I’m just back from the Festival of Quilts in Birmingham. I saw lots of inspiring quilts, met some old and new friends and got some supplies for my studio. Oh, and saw my two quilts too.
Steve and I stayed at the Hilton which is only a short distance from the NEC and had tickets for two days. I get tired out and overwhelmed by large crowds and lots of visual stimulation, so it was great to be able to go back to the hotel for a break and have a couple of days to spread the visit over. This was so lovely for me, because in the past I came up on the train, took the bus to a B & B and another bus to the NEC. This time, I could walk or get the shuttle to the show and go back to the hotel and relax in the sauna or have a nosh in the Executive Lounge.
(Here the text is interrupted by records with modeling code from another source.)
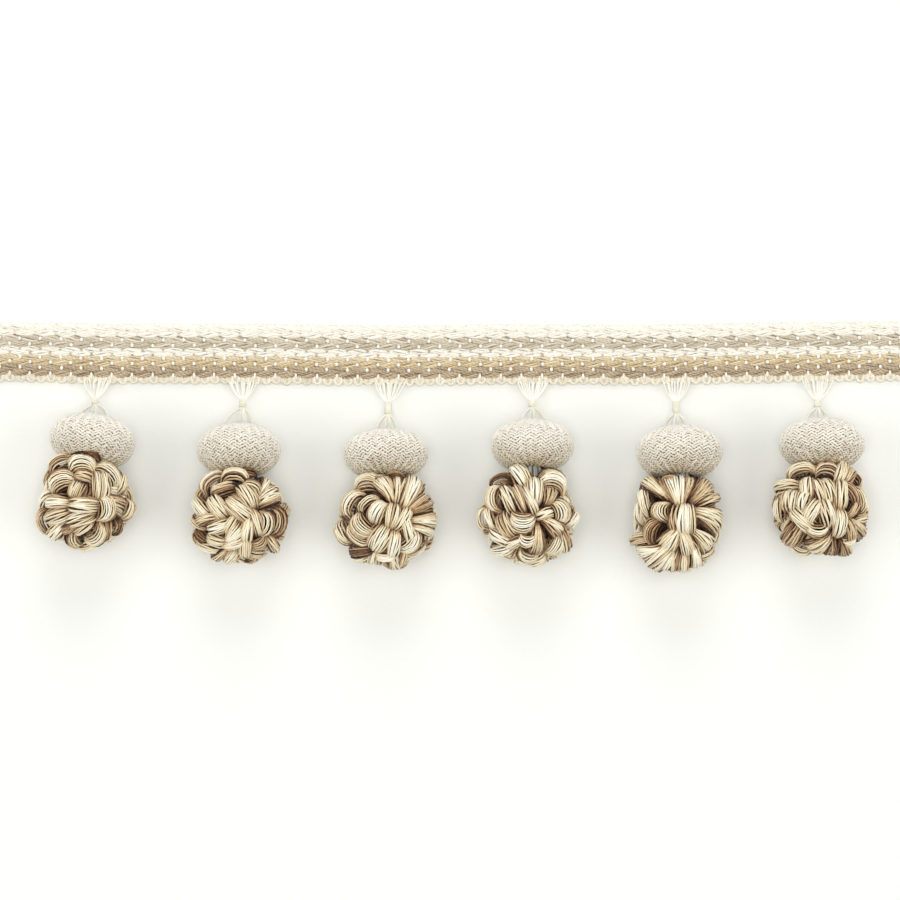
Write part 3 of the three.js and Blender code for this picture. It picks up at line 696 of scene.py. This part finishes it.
def bead_arc(drop, inset, count):
    """The bead's outline from its upper lip to its lower lip: radius and place along the axis, a
    superellipse: (r / half width) to the 2.15 plus (y / half length) to the 2.15 is 1. Also returns the
    outline's outward direction and the distance along it, in mm."""
    wide, tall = drop["bead_width"] / 2 - inset, drop["bead_length"] / 2 - inset
    t = np.linspace(np.pi / 2 - 0.02, -np.pi / 2 + 0.02, 2000)
    radius = wide * np.abs(np.cos(t)) ** (2 / BEAD_POWER)
    place = tall * np.sign(np.sin(t)) * np.abs(np.sin(t)) ** (2 / BEAD_POWER)
    keep = ~(((place > 0) & (radius < BORE_TOP)) | ((place < 0) & (radius < BORE_BOTTOM)))
    radius, place = radius[keep], place[keep]
    far = np.concatenate([[0], np.cumsum(np.hypot(np.diff(radius), np.diff(place)))])
    at = np.linspace(0, far[-1], count)
    radius, place = np.interp(at, far, radius), np.interp(at, far, place)
    slope = unit(np.stack([np.gradient(radius), np.gradient(place)], -1))
    return radius, place, np.stack([-slope[:, 1], slope[:, 0]], -1), at


def around_bead(drop, radius, place, angle):
    """Points at an angle round the bead's axis, in the frame, in mm."""
    centre, turn = bead_frame(drop)
    own = np.stack([radius * np.sin(angle), place + 0 * angle, radius * np.cos(angle)], -1)
    return own @ turn.T + centre


def bead_ground(drop):
    """The closed surface under the braid: the outline, carried on down through the hole, round."""
    radius, place, _, _ = bead_arc(drop, 2.2 * BRAID_RISE, 26)
    radius = np.concatenate([radius, [BORE_RADIUS, BORE_RADIUS]])
    place = np.concatenate([place, [place[-1] * 0.8, place[0] * 0.8]])
    around = 48
    angle = np.arange(around) * 2 * np.pi / around
    co = around_bead(drop, radius[:, None], place[:, None], angle[None, :])
    index = np.arange(co.shape[0] * around).reshape(-1, around)
    below, right = np.roll(index, -1, 0), np.roll(index, -1, 1)
    quads = np.stack([index, below, np.roll(below, -1, 1), right], -1).reshape(-1, 4)
    # The dark tone is painted shade in the braid's gaps, darker towards the pompon
    return {"co": co.reshape(-1, 3), "quads": quads, "caps": np.zeros((0, 4), int),
            "quad_uv": np.zeros((len(quads) * 4, 2)), "cap_uv": np.zeros((0, 2)),
            "tone": np.repeat(np.linspace(UNDER_BRAID_SHADE[0], UNDER_BRAID_SHADE[1], co.shape[0]), around)}


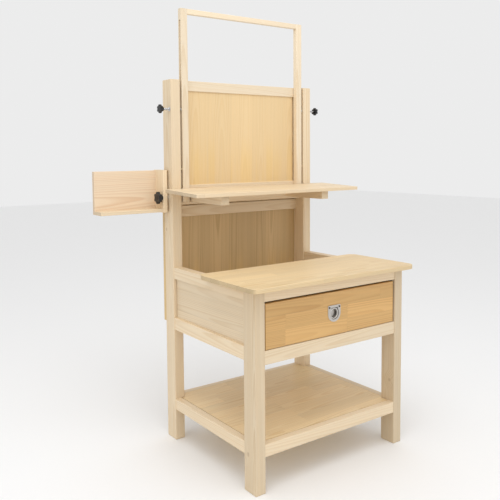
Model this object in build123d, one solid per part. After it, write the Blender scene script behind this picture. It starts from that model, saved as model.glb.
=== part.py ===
"""Painter's workstation easel in pine: table base with shelf, drawer and bin, and a panelled mast.

Everything is first laid out in a bench frame: X runs across the front from the middle of the base,
Y runs back from the front faces of the front legs, and Z is up from the floor.  The last step moves
the whole easel so that the origin is the middle of its overall footprint, on the floor.
"""
import math
import os

from build123d import *

# ---------------------------------------------------------------- driving dimensions, millimetres
BASE_W = 660.0            # over the outer faces of the legs
BASE_D = 550.0            # front face of the front legs to back face of the posts
LEG_W = 38.0              # leg and post section, across
LEG_D = 60.0              # leg and post section, front to back
DECK_Z = 643.0            # top of the front legs and top rails
POST_Z = 1320.0           # top of the posts

RAIL_T = 24.0             # thickness of the rails between the legs
RAIL_INSET = 2.0          # rails stand back from the leg faces
UPPER_RAIL_T = 34.0       # the two side rails under the tabletop are thicker
SHELF_Z = (115.0, 155.0)              # shelf rails, bottom and top
FRONT_LOW_Z = (406.0, 450.0)          # rail under the drawer
SIDE_LOW_Z = (414.0, 458.0)           # side and back rails at drawer height
UPPER_Z = (602.0, DECK_Z)             # rails under the tabletop

SHELF_BOARD_T = 15.0
SHELF_GAP = 1.5           # joint around the shelf board
SIDE_PANEL_T = 9.0
SIDE_PANEL_INSET = 12.0   # outer face of the side panels, in from the leg faces
SIDE_PANEL_SLOT = 2.0     # joint between a side panel and its post
GROOVE = 6.0              # depth of every panel groove

TOP_T = 15.0              # tabletop
TOP_X = (-371.0, 342.0)
TOP_Y = (-51.0, 260.0)
TOP_CORNER = 30.0

BIN_FLOOR_Z = (560.0, 569.0)
BIN_FRONT_Y = (238.0, 250.0)
BACK_T = 15.0             # board panel behind the posts
BACK_Z = (437.0, 905.0)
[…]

We also went to the Gala Dinner which was: not bad food (considering they were catering for 400 people); the awards ceremony for first, second and third place in all categories (it would have been more interesting if the artist’s and judge’s statements were read out or posted next to the winning quilt photo) and finally a show and tell from a guy who buys quilts from the Middle East. We sat next to some nice women from Germany who gave me some leads on markets in The Netherlands for our upcoming trip in September. Steve was the object of curiousity, being one of the only men in the room besides the organisers and presenters. As a copywriter, Steve has written the script for events like these, so he cast a critical eye over the proceedings.
These big quilt shows can be about networking too. We had breakfast with my friend and screenprinting teacher Alicia Merritt who told me about the Textile Forum South West which I plan to join. I am a new member of the Contemporary Quilt Group of the British Quilt Guild and she told me about a coffee morning on Sunday. I didn’t know what to expect. The organiser had invited six teachers to give a mini demo which we rotated around to. I met Penny Armitage who was painting on Bondaweb. She lives in North Devon and we were both pleased to meet another art quilter from this neck of the woods and plan to meet up soon.
And of course the quilts! One thing I love about the FoQ is the little galleries that groups or individuals have. One of my favourites is the European Quilt Triennial. The innovative design and level of craftmanship is outstanding. No photography allowed though. First prize went to Mirjam Pet-Jacobs of The Netherlands for her video installation ‘Timeless in Time’. You can watch it here.
I also loved the European Quilt Association’s ‘Colour Connection’ exhibit. Nine quilters from each country made squares (40cm) using a single colour. I liked Italy’s offering.
I met Brigitte Kopp at the gala dinner. She had some quilts on show and also taught a class on adding 3-D structures to a quilt. I plan to be organised enough next year to come to at least one of the great classes that are offered. Here is one of her sheer quilts which was up too high to see much detail or the title.
Here are a few others which caught my eye.
It reminded me of a photo Seve took on the Norfolk coast last summer.
I loved the bright colours on this group quilt.
I loved the Tlingit motifs on this quilt, appliqued from a totem pole design by Ricky Tims.
I made sure to go to the SAQA Frontiers gallery to see Susan Brubaker Knapp‘s and other’s beautiful quilts exploring the intersection of art and science.
I also really liked this quilt from Betty Busby.
This was from a collection of quilts inspired by the Russian artist Anatoli Aleksandrovich Sergjenko. The collection ‘Faces of Love’ has beautiful depictions of love and eroticism. These quilts were made at the Murmansk Craft Arts Centre.
There was a gallery of embroidered wedding blankets from Southern Iraq – Gardens of Eden of Mesopotamia.
Finally, here is one of my entries. Our wedding quilt ‘Cleaved’.
It was great to see it at the Festival of Quilts, but I love it best at home hanging at the head of our marriage bed and remembering it at our wedding altar in May.
I had also entered ‘Winter Trees Wept’. I felt like it got a bit lost at such a big and busy show, so I waited until it was back at home to photograph. I plan to enter it into Sacred Threads next year, a smaller show which shares the experiences of quilters whose stories may be a source of healing and strength.